Les opioïdes (morphine, oxycodone, codeine) sont les plus fréquents, avec jusqu’à 60 % de risque. Viennent ensuite les anticholinergiques (diphenhydramine, certains antidépresseurs tricycliques), les bloqueurs calciques (vérapamil, diltiazem), les diurétiques (furosémide, hydrochlorothiazide) et les suppléments de fer. Les antipsychotiques comme la clozapine sont aussi très problématiques, avec un ralentissement du transit de 25 à 35 %.
Faut-il arrêter le médicament si je suis constipé ?
Non. Arrêter un médicament prescrit peut être dangereux. L’objectif n’est pas d’arrêter le traitement, mais de gérer son effet secondaire. Des solutions existent : laxatifs adaptés, changement de molécule (ex : remplacer la diphenhydramine par la loratadine), ou traitements spécifiques comme le Relistor. Parlez à votre médecin - il existe toujours une solution pour continuer le traitement tout en évitant la constipation.
Combien de temps faut-il pour que les laxatifs agissent ?
Cela dépend du type. Les laxatifs osmotiques comme le PEG prennent 1 à 3 jours. Les stimulants comme le séné agissent en 6 à 12 heures. Les PAMORAs, comme le méthylnaltrexone, agissent en 4 à 6 heures - c’est le plus rapide. Pour les patients sous opioïdes, les PAMORAs sont souvent la meilleure option si la constipation est sévère ou chronique.
Les fibres aident-elles contre la constipation médicamenteuse ?
Pas vraiment, et parfois elles aggravent le problème. Les fibres solubles (psyllium) ajoutent du volume sans stimuler les contractions intestinales. Si les intestins sont déjà ralentis par un médicament, ça peut créer un blocage. Les fibres insolubles (son, légumes) en petite quantité peuvent aider, mais elles ne suffisent jamais seules. Elles doivent être combinées à un laxatif adapté. Selon GoodRx, 20 à 30 % des patients sous opioïdes voient leur constipation empirer avec les fibres.

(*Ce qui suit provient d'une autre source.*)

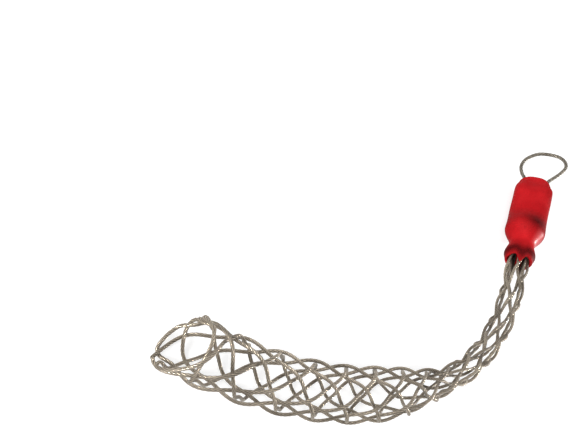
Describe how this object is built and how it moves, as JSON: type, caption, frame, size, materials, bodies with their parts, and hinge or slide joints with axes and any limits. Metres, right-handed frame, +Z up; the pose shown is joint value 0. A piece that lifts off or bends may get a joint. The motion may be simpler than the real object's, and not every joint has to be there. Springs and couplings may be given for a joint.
{
  "type": "cable pulling grip",
  "caption": "Braided steel mesh sock that grips a cable's end, folded open at its mouth and pressed into a ferrule under a red shrink sleeve, with a bare wire-rope pulling eye.",
  "frame": {"origin": "middle of the base of the bounding box of the whole grip, on the surface it lies on", "axes": "+X runs along the wide end of the sock, from its open mouth towards the sleeve; +Y is the side that the neck bends to; +Z is up"},
  "size_m": [0.1948, 0.1272, 0.0177],
  "materials": {
    "mesh_steel": "bright stranded wire",
    "eye_steel": "dull stranded wire rope",
    "ferrule_metal": "pressed",
    "shrink_plastic": "satin, shrunk on"
  },
  "bodies": {
    "root": {"mesh_wire_1": "mesh_steel", "mesh_wire_2": "mesh_steel", "mesh_wire_3": "mesh_steel", "mesh_wire_4": "mesh_steel", "mesh_wire_5": "mesh_steel", "eye_rope": "eye_steel", "ferrule": "ferrule_metal", "heat_shrink_sleeve": "shrink_plastic"}
  },
  "joints": []
}
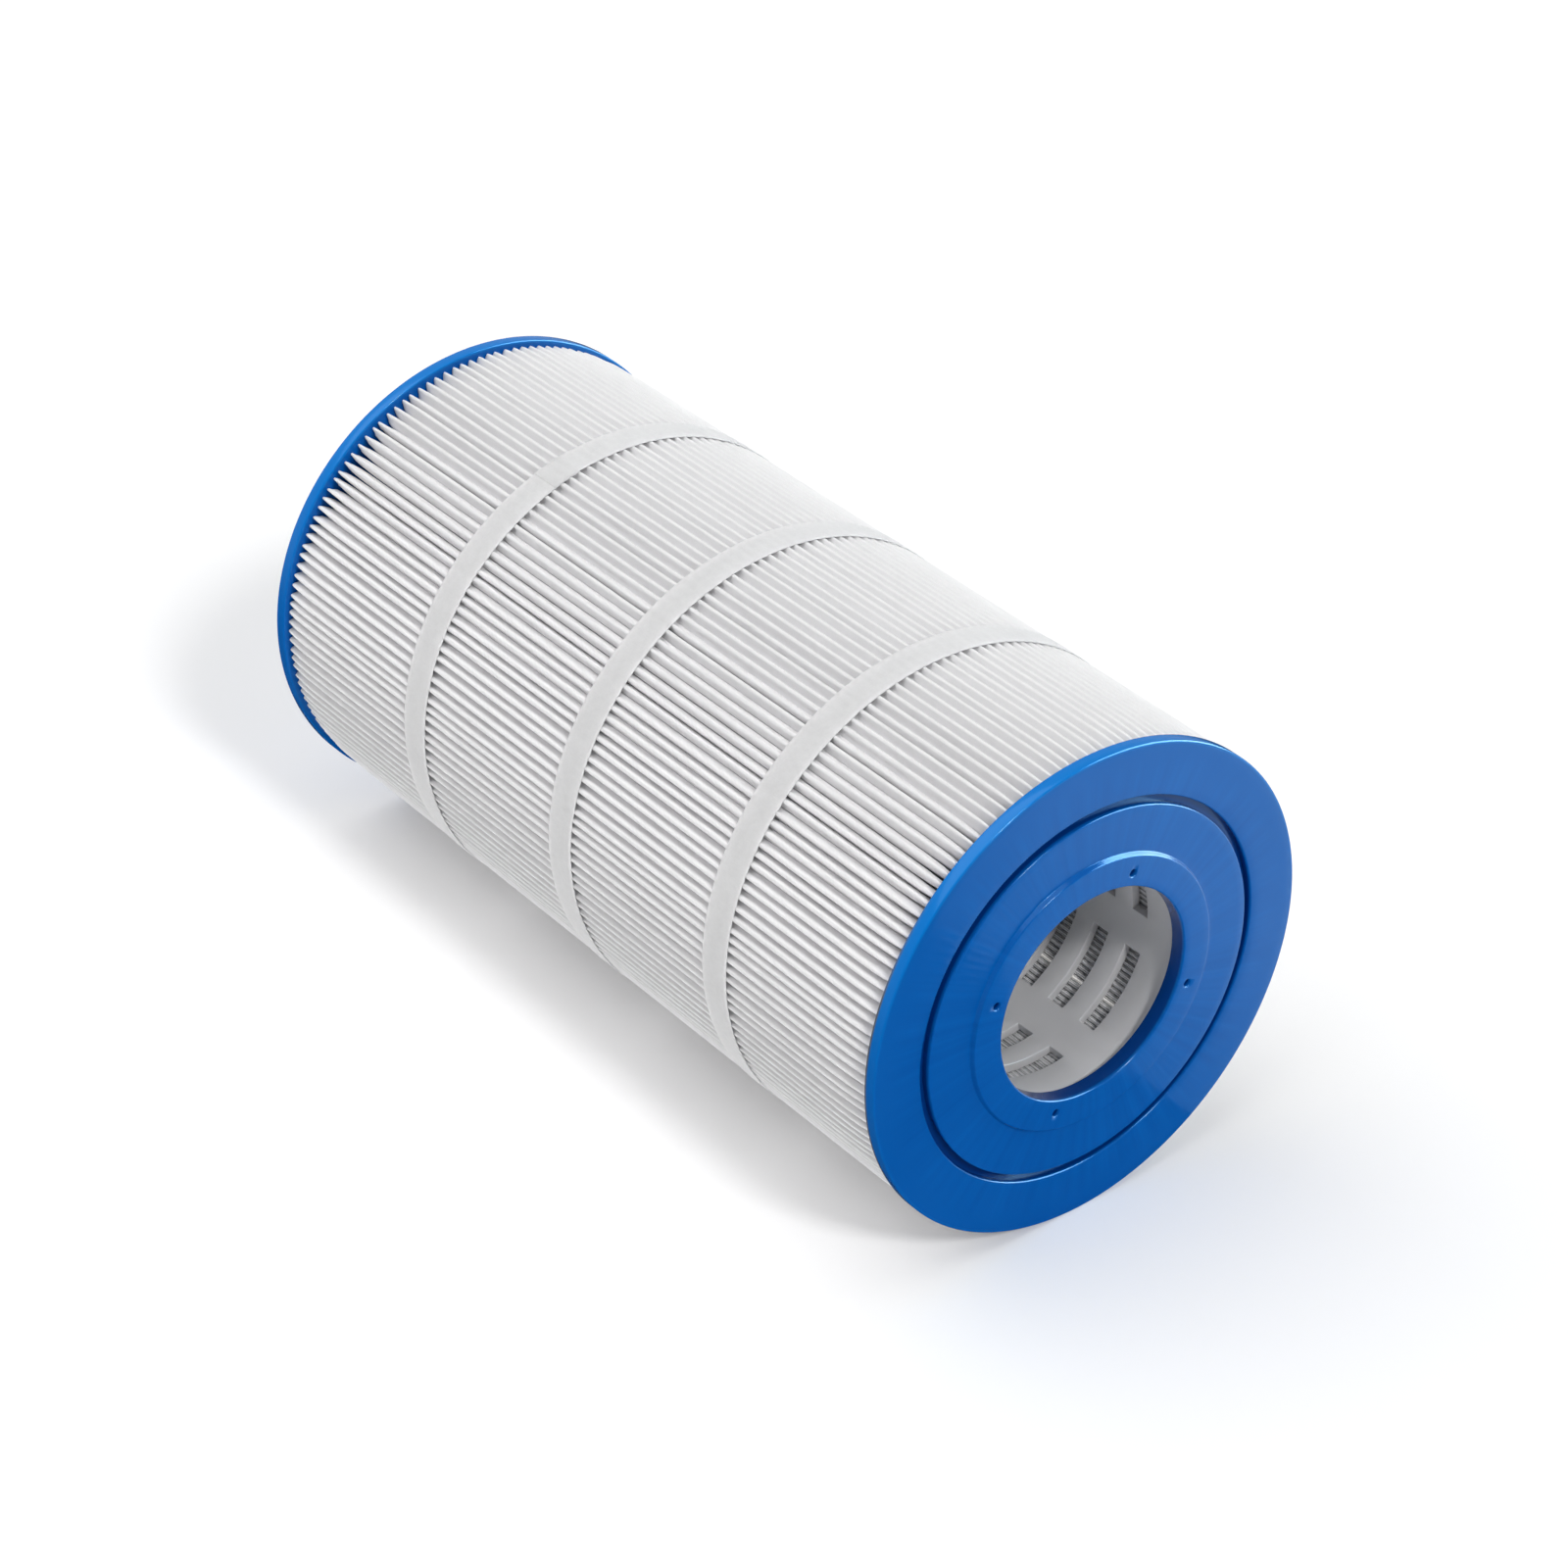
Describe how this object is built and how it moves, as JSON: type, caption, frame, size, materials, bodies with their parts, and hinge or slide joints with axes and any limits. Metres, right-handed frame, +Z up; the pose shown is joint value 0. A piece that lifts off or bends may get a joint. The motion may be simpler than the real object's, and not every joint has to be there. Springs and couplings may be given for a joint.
{
  "type": "filter cartridge",
  "caption": "Pleated polyester filter cartridge with cast polyurethane end caps, a raised sealing collar round an open bore, banded pleats and a slotted core tube.",
  "frame": {"origin": "on the cartridge's axis, half-way between the two end caps", "axes": "+X along the cartridge's axis, out of the front cap; +Z up with the cartridge lying on its side"},
  "size_m": [0.4434, 0.2266, 0.2266],
  "materials": {
    "cap_polyurethane": "semi-gloss cast polyurethane, mid blue",
    "media_polyester": "matte spun-bonded polyester, white",
    "band_nonwoven": "matte fibrous nonwoven tape, white",
    "core_plastic": "satin moulded plastic, white",
    "seam_hot_melt": "smooth hot-melt adhesive, off-white"
  },
  "bodies": {
    "root": {"end_cap_front": "cap_polyurethane", "end_cap_rear": "cap_polyurethane", "pleated_media": "media_polyester", "seam_strip": "seam_hot_melt", "band_front": "band_nonwoven", "band_middle": "band_nonwoven", "band_rear": "band_nonwoven", "core_section_1": "core_plastic", "core_section_2": "core_plastic", "core_section_3": "core_plastic", "core_section_4": "core_plastic"}
  },
  "joints": []
}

Est-ce que la constipation médicamenteuse est permanente ?
Non. Elle disparaît généralement si le médicament est arrêté. Mais si vous devez le prendre longtemps (comme pour la douleur chronique ou la schizophrénie), la constipation peut devenir chronique - sans traitement adapté. Heureusement, les options de gestion sont maintenant bien établies. Avec le bon plan, vous pouvez vivre normalement sans constipation, même sous opioïdes ou antipsychotiques.
Nadine Porter
novembre 20, 2025J'ai passé des mois à me dire que c'était normal d'être constipé sous oxycodone. J'ai lu cet article en pleurant. Personne ne m'avait jamais dit que c'était une réaction pharmacologique, pas une faiblesse. J'ai commencé le PEG hier. J'ai déjà eu une selle hier soir. Je ne savais pas que c'était possible.